I am somewhat ambivalent in my take on the contemporary MR, as it is in colour, not B&W; it is bigger, paper is higher quality, etc; but it is somewhat becoming a directory for products and not a magazine to be read for its articles and knowledge; nor will reading it now neccessarily further one's skills in one aspect or another.

When I first got into the hobby as a serious modeler in '67, there were articles by Whit Towers, Jim Findley, Chuck Yungkirth etc, on how to build this or that, which is what played heavily into cultivating my interest as a modeler.

You mentioned RMC; but I can remember when Hal Carstens too, was putting out a rag that was much better than the present-not that that is an indictment upon its quality-at least I do not intend it to be.

Things do change though; and not neccessarily for the better where you or I are concerned, but it is evolving as perhaps it should be and serving a newer type of modeler; after all, we're all in business to make a profit, and you cannot make one by not giving the majority of people what they want, right? 

Rich
Rich

NEW YORK NEW HAVEN & HARTFORD RR. CO.
-GONE, BUT NOT FORGOTTEN!

Atlantic Central

#14
Rich,

As I sit here and type this, I am looking across the room at book shelf containing almost every issue of Model Railroader from about 1965 to now, and decent percentage of the years before that. In the next room is a similar collection of RMC on another bookshelf.

My disapointment with MR is not the modern format, or even the large amount of advertising, or even the lack of simple "how to" articles from all those great modelers you mentioned. I know times change, and as both a long time modeler and someone who has worked in the hobby industry I know the hobby has changed.

What disapoints me the most about MR is that as the hobby's biggest mag, until a few years ago, they always tried to represent a broad approach, at least within the scope of scale modeling in N thru O scale, leaving highrail and other areas to their own niche publications.

But it seems now more than ever they have lots of agenda's but no real direction. They have latched onto some supposed trends and tried to make them gospel, or they jump into niche areas with no respect for established conventions in those groups. Some examples:


Trying to "rename" On30 to On2-1/2.

The bias against anyone still using DC. This is more about pushing the idea of walk around operation then anything, or, maybe it is advertiser driven - see DCC below.

The bias against freelancing and selective compression. A discussion of passenger car modeling a while back included lots of model manufacturer specific info and totaly ignored Athearn's products. Fact is, while feelanced, most of Athearn's heavy weights are darn close to actual prototypes. And, since we all seletively compress our curves, a reasonable discussion would have included both lines of thought.

The bais in favor of sound and DCC, is this out of loyality to manufacturers desperate to sell enough of this stuff to justify its production?


This is just few of my observations of what I see as an anti fun bias that would be more at home in some stuffy niche publication called "ultra realizm our way" than in what used to be the main stream, starting point, reference point publication of the hobby. It all started about the the time they removed the "Model Railroading is Run" banner from the cover.

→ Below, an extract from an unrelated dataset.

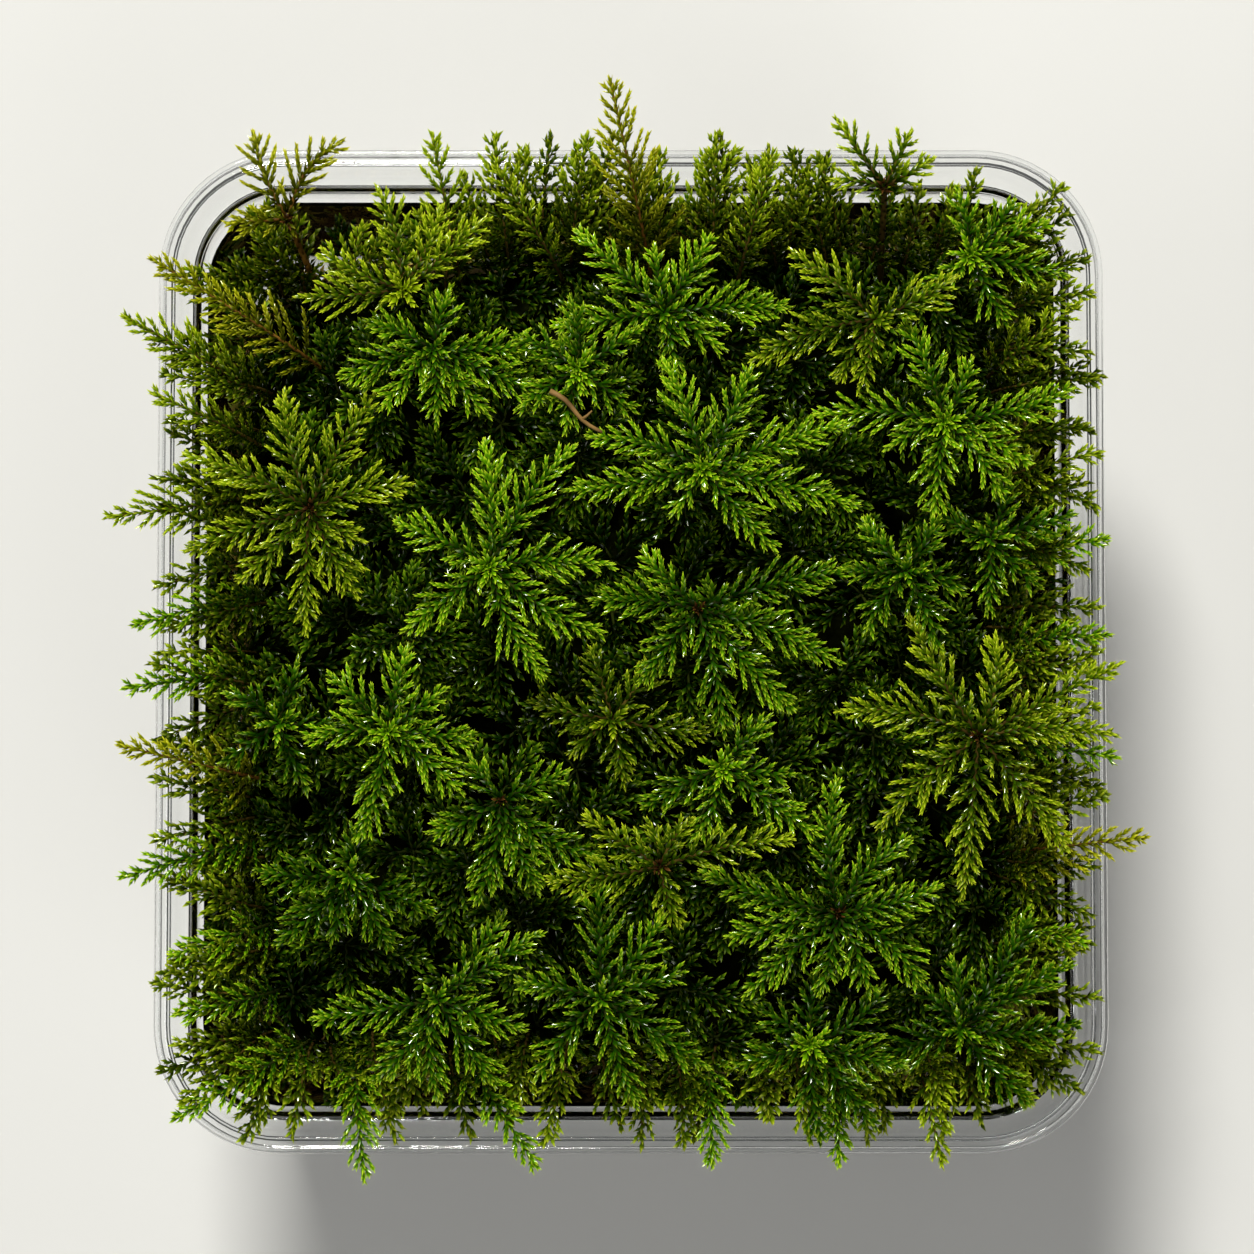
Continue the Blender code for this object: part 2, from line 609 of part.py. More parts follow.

You used that dreaded term that so many scolded me for, so I will use it. I too consider myself a "serious modeler", but I don't need Model Railroader to define it for me. We the modelers should be defining it for them, but they seem lost in their own world of rigid writing style requiremments for articles and in presenting only that kind of modeling that fits their "agenda" for the hobby.

RMC is doing a much better job of expanding ideas rather than limiting them these days. One good example - Howard Zane's layout and the style of his articles recently published in RMC, would not have made it into MR under the current management. Maybe that is why he ended up in RMC and I'm sure RMC was very happy to have a modeler with his accoplishiments and notablity in their mag.

Howard has fun with model trains, he is not documenting some division of the Nickel Plate down to the last tie. Both are valid choices, but I would bet you could overhear this comment in the MR offices as they looked through his book and/or RMC article - "What a shame, all that space, effort and talent and he just freelanced the area and runs any old roadname he likes".

I don't model the way Howard does, nor do I model the way Tony does, and both are great talents in our hobby. But MR sure gives the impression these days that the one is "better" and therefore welcome and the other is not.